My first mentor was Raymond Chaillan [co-creator of Yves Saint Laurent Opium EDP], a remarkable perfumer and teacher who taught me my first steps as a creator.
Then I met Dominique Ropion [Mugler Alien EDP], who was teaching at the school, and Olivier Cresp [Mugler Angel EDP], who I was lucky to be able to team with on the elaboration of the school’s end-of-year project.
When I moved to the US [to work for International Flavors and Fragrances], I was mentored by Sophia Grojsman [Lancôme Trésor EDP] and Carlos Benaïm [Ralph Lauren Polo EDT].
Coming back to Paris [to work for fragrance and flavour company Firmenich], I teamed up with Dominique again and Anne Flipo [YSL Libre EDP].
When I look back, I feel blessed to have had the opportunity to work with and learn from all these giants.
What was your debut creation? And how do you feel about it now?
The first real win was in collaboration with Carlos Benaïm and Christophe Laudamiel for Fierce by Abercrombie & Fitch. We were immensely proud of it and lucky to see it become a classic. The three of us are even more proud of it now than back in 2004.
How would you describe your perfume style and formulas?
I like to work in a quite simple way. My fragrances must have a strong but simple message. The point is not to confuse people with a myriad of ingredients. I like my formulae to be precise and concise. This is the recipe for signature and lasting character.
You’ve created three EDPs for Frédéric Malle – Dries Van Noten, Monsieur and Dans Mon Lit. Did these prestigious projects come with added pressure?

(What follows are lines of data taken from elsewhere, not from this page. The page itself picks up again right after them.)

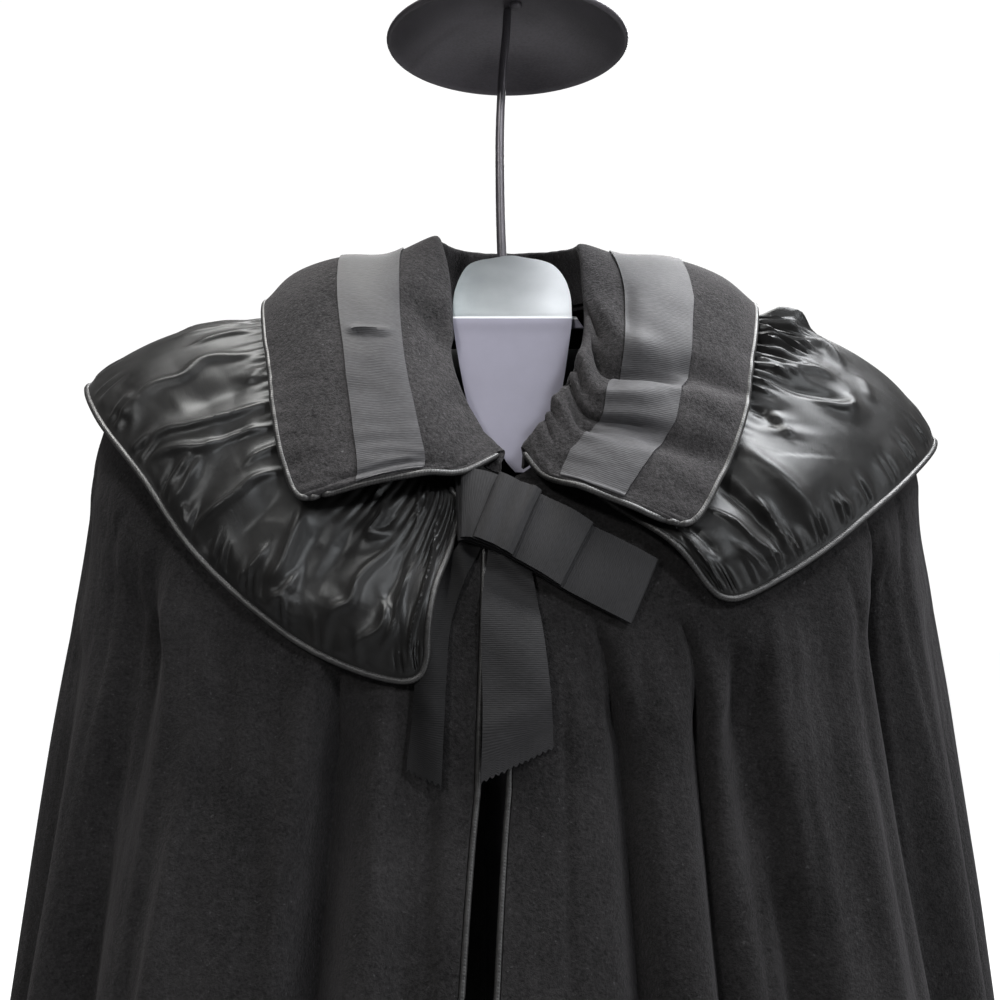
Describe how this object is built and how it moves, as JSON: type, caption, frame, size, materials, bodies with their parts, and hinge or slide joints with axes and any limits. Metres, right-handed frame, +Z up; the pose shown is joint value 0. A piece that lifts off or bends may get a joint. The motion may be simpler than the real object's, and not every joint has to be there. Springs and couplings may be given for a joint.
{
  "type": "wool cloak on display stand",
  "caption": "Long A-line wool cloak with piped open front, ribbon-trimmed collar, gathered satin ruffle and ribbon bow, on a limbless pole stand.",
  "frame": {"origin": "centre of the stand's foot plate, on the floor", "axes": "+Z up, -Y to the cloak's front, +X to the wearer's left"},
  "size_m": [0.7893, 0.6171, 1.6164],
  "materials": {
    "wool": "matt black milled wool",
    "satin": "glossy black satin",
    "ribbon": "ribbed dark grey grosgrain",
    "black_metal": "satin black",
    "pale_metal": "polished and matt",
    "form": "matt black"
  },
  "bodies": {
    "root": {"stand_base": "black_metal", "stand_pole": "black_metal", "shoulder_form": "form", "neck_plate": "pale_metal", "neck_bar": "pale_metal", "head_rod": "black_metal", "head_dome": "black_metal", "right_front": "wool", "right_back": "wool", "left_front": "wool", "left_back": "wool", "right_front_piping": "satin", "left_front_piping": "satin", "right_ruffle": "satin", "right_ruffle_piping": "satin", "left_ruffle": "satin", "left_ruffle_piping": "satin", "collar": "wool", "collar_ribbon": "ribbon", "collar_piping": "satin", "bow_long_loop": "ribbon", "bow_middle_loop": "ribbon", "bow_knot": "ribbon", "bow_left_tail": "ribbon", "bow_right_tail": "ribbon"}
  },
  "joints": []
}
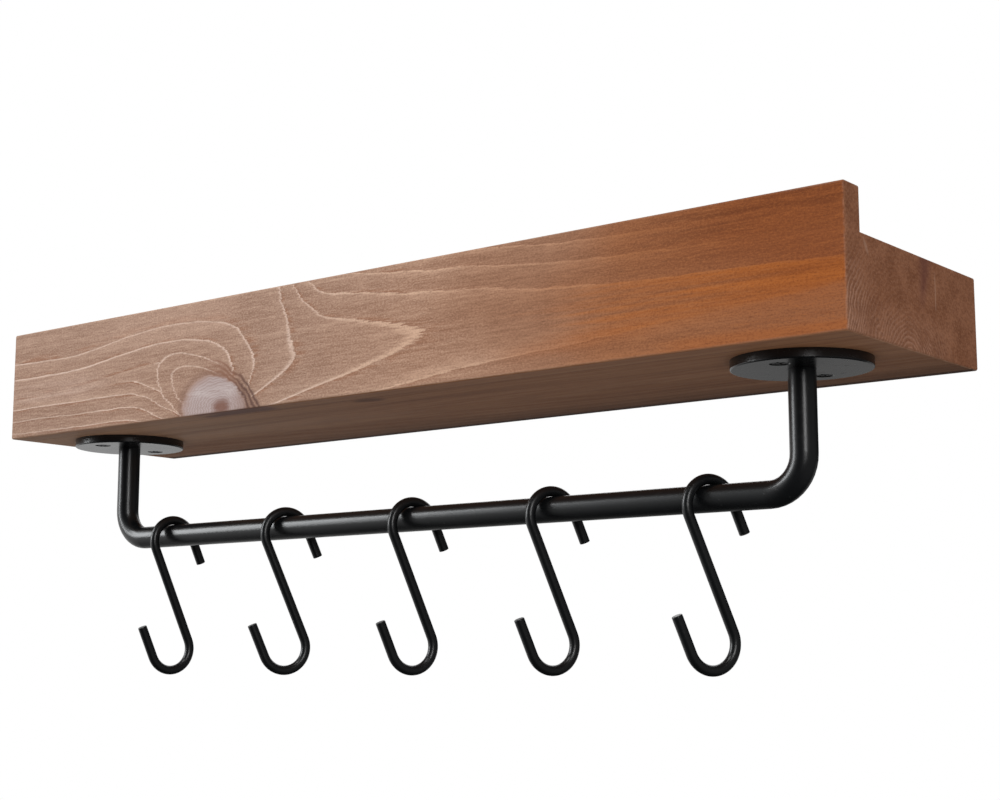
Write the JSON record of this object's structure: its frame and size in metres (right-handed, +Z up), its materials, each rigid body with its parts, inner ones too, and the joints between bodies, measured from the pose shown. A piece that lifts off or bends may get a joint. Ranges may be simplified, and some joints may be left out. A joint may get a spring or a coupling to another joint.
{
  "type": "wall shelf with hook rail",
  "caption": "Wall shelf of stained pine with a raised front lip, and a round steel rail below it on which loose S-hooks hang and swing.",
  "frame": {"origin": "on the wall plane, half-way between the two keyholes, at the height of their entry holes", "axes": "+Z up, +X to the right seen from the front, +Y into the wall; the shelf stands out towards -Y"},
  "size_m": [0.61, 0.14, 0.2224],
  "materials": {
    "pine_shelf": "stained and oiled pine, satin",
    "pine_front": "stained and oiled pine, brushed grain, satin",
    "black_rail": "satin black powder coat",
    "black_flange": "satin black powder coat",
    "black_hook": "satin black powder coat",
    "black_screw": "black phosphate",
    "zinc_plate": "zinc plated"
  },
  "bodies": {
    "shelf": {"shelf_board": "pine_shelf", "front_board": "pine_front", "rail_tube": "black_rail", "flange_left": "black_flange", "flange_right": "black_flange", "flange_screws": "black_screw", "hanger_plate_left": "zinc_plate", "hanger_plate_right": "zinc_plate", "hanger_screws": "zinc_plate"},
    "s_hook_1": {"s_hook_1": "black_hook"},
    "s_hook_2": {"s_hook_2": "black_hook"},
    "s_hook_3": {"s_hook_3": "black_hook"},
    "s_hook_4": {"s_hook_4": "black_hook"},
    "s_hook_5": {"s_hook_5": "black_hook"}
  },
  "joints": [
    {"name": "hook_1_swing", "type": "hinge", "parent": "shelf", "child": "s_hook_1", "pos_m": [-0.205, -0.085, -0.0885], "axis": [0.9816, -0.1908, 0], "range_deg": [-90, 60]},
    {"name": "hook_2_swing", "type": "hinge", "parent": "shelf", "child": "s_hook_2", "pos_m": [-0.1025, -0.085, -0.0885], "axis": [0.9135, -0.4067, 0], "range_deg": [-90, 60]},
    {"name": "hook_3_swing", "type": "hinge", "parent": "shelf", "child": "s_hook_3", "pos_m": [-0.0003, -0.085, -0.0885], "axis": [0.9455, -0.3256, 0], "range_deg": [-90, 60]},
    {"name": "hook_4_swing", "type": "hinge", "parent": "shelf", "child": "s_hook_4", "pos_m": [0.0988, -0.085, -0.0885], "axis": [0.9272, -0.3746, 0], "range_deg": [-90, 60]},
    {"name": "hook_5_swing", "type": "hinge", "parent": "shelf", "child": "s_hook_5", "pos_m": [0.1976, -0.085, -0.0885], "axis": [0.91, -0.4147, 0], "range_deg": [-90, 60]}
  ]
}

Frédéric Malle is all about luxury. He has the deepest understanding of it, and it shows in the way he works. He gives us the luxury to remove all pressure.
Developing a fragrance with him is all about taking our time and sharing emotions, thoughts and ideas. It’s all about beauty.
Giorgio Armani My Way was another high-profile co-creation of yours with Carlos Benaïm. Were you given a tight brief, or did you have relative creative freedom?
We were quite free in the development of the fragrance. From the beginning, we wanted a white floral bouquet revolving around tuberose.
Once that was accepted by the Armani team, we were given the freedom to try literally thousands of different ideas to wrap the bouquet. This led to thousands of adjustments and modifications over five full years.
Your 2021 co-creation [with Fanny Bal and Nicolas Beaulieu), Carolina Herrera Bad Boy Le Parfum, is notable for its cannabis facet. How did you go about creating it?
I created that fragrance in 2008 but it was deemed too daring back then. I wanted to illustrate the idea of something illicit that could turn “legal” as soon as it became a fragrance. Obviously, the note never contained anything “illegal” but even simply mentioning it was considered too much.
It took 12 years to find a brand that would dare going with such a provocative idea.
Have you ever had big differences with a client about a perfume project and how was that resolved?
Not really. Discussion and communication can fix anything.
Do you ever read reviews of your creations? Do they matter to you?
Sometimes I do because you can always learn. I tend not to pay too much attention, though, because the reviewers don’t know what went on during years of development and that is completely normal.
What are you working on now?
Obviously, I can’t tell as it must remain confidential. But I could tell you that the incredible palette of ingredients at Firmenich is awakening new olfactive obsessions.